Accusations in a German district court shed light on a brutal trade in humans that deeply involves this country and haunts Europe. Interpol estimates that worldwide trafficking in humans generates $19 billion per year.

https://p.dw.com/p/23dp
A survivor, photographed in silhouette to protect her identityImage: AP

Nobody really can measure it.

One cannot quantify a monstrosity like the illegal trade in humans, mainly for forced labour and prostitution, that circles the world and criss-crosses Germany.

Interpol, the international police organisation, reports that such trafficking generates $19 billion per year, bankrolling Mafia that force countless people to live and work in dangerous, miserable conditions. Other experts put the figure at $7 billion, but there is no way of knowing how big it is so long as criminal organisations effectively hide their business

Now a legal case in the German city of Halle, in the former East, looks set to become one of law enforcement’s few entry points into this shady business.

Ruthless people

Eight men have been taken into custody and charged in the Halle district court with crimes related to human trafficking and illegal prostitution. The accused include a 33-year-old Russian and a 35-year-old Uzbek, allegedly members of a criminal gang operating out of Belarus.
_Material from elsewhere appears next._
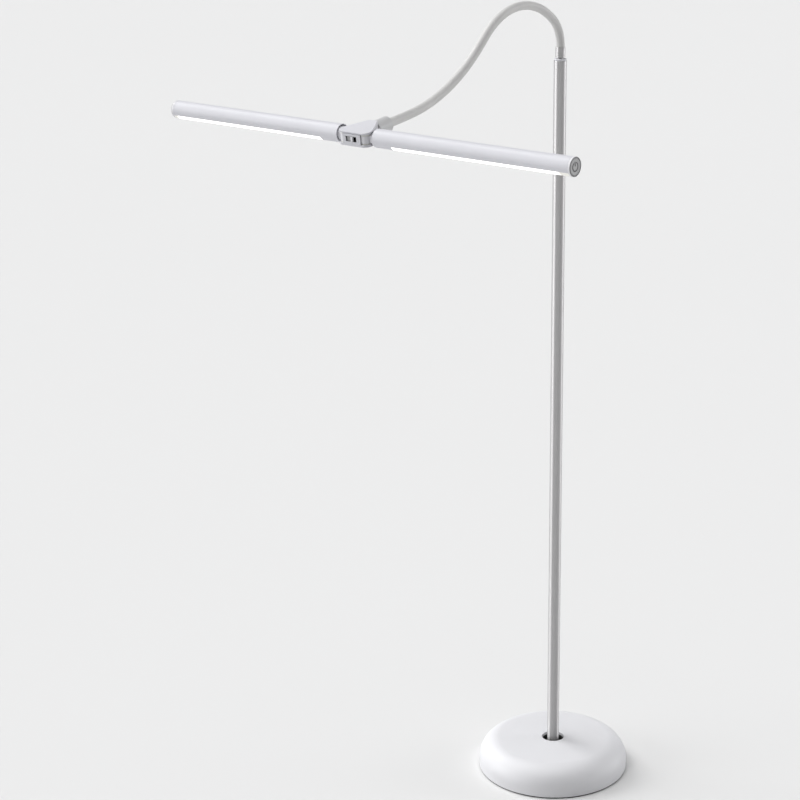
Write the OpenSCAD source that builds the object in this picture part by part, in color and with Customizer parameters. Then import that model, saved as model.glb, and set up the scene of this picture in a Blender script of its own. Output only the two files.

The alleged "human traders" stand accused of trafficking at least 160 East European women to Germany and Austria where they worked as prostitutes with fake tourist visas.

The Uzbek defendant is allegedly a top deputy of the Belarussian gang leader, and as such his testimony could be invaluable for further investigations.

They were arrested in a sting operation a year ago after a woman from the organisation leaked information to the police, according to a report from the Associated Press.

Geographic fate

Though Germany has toughened its system for prosecuting sex offenders in recent years, by for example instituting new provisions for extradition and prosecution of German defendants indicted abroad, the conditions for heavy volume of human trafficking persist.

Prostitution in urban areas is legal, and according to some estimates the number of prostitutes already working in Germany is 400,000 with 1.2 million customers daily, in a total population of 83 million.

But the major practical reason for Germany’s exposure to this sort of crime is, simply, geographic fate. Germany’s eastern border is also the border of the European Union, and the wage differentials between Western and Eastern Europe remain immense.

Berlin a "hub"

With the fall of the "iron curtain", criminal activity surged in the East under brittle law enforcement regimes, and gangs hooked up across borders, including Germany’s.

This phenomenon has, under Chancellor Gerhard Schröder, led Germany’s government to acknowledge the country’s involvement.

"The trade in ‘people as goods’, a dreadful phrase, is sadly a very lucrative one," said Foreign Minister Joschka Fischer in late 2001 at a conference focusing on human trafficking. "This fact is inescapable, not least here in Berlin, which has become a hub of international trafficking in persons."

German "sex tourism" to East European countries is a well documented phenomenon, seen perhaps most vividly just inside the Czech Republic across the German border, a region rife with the trade.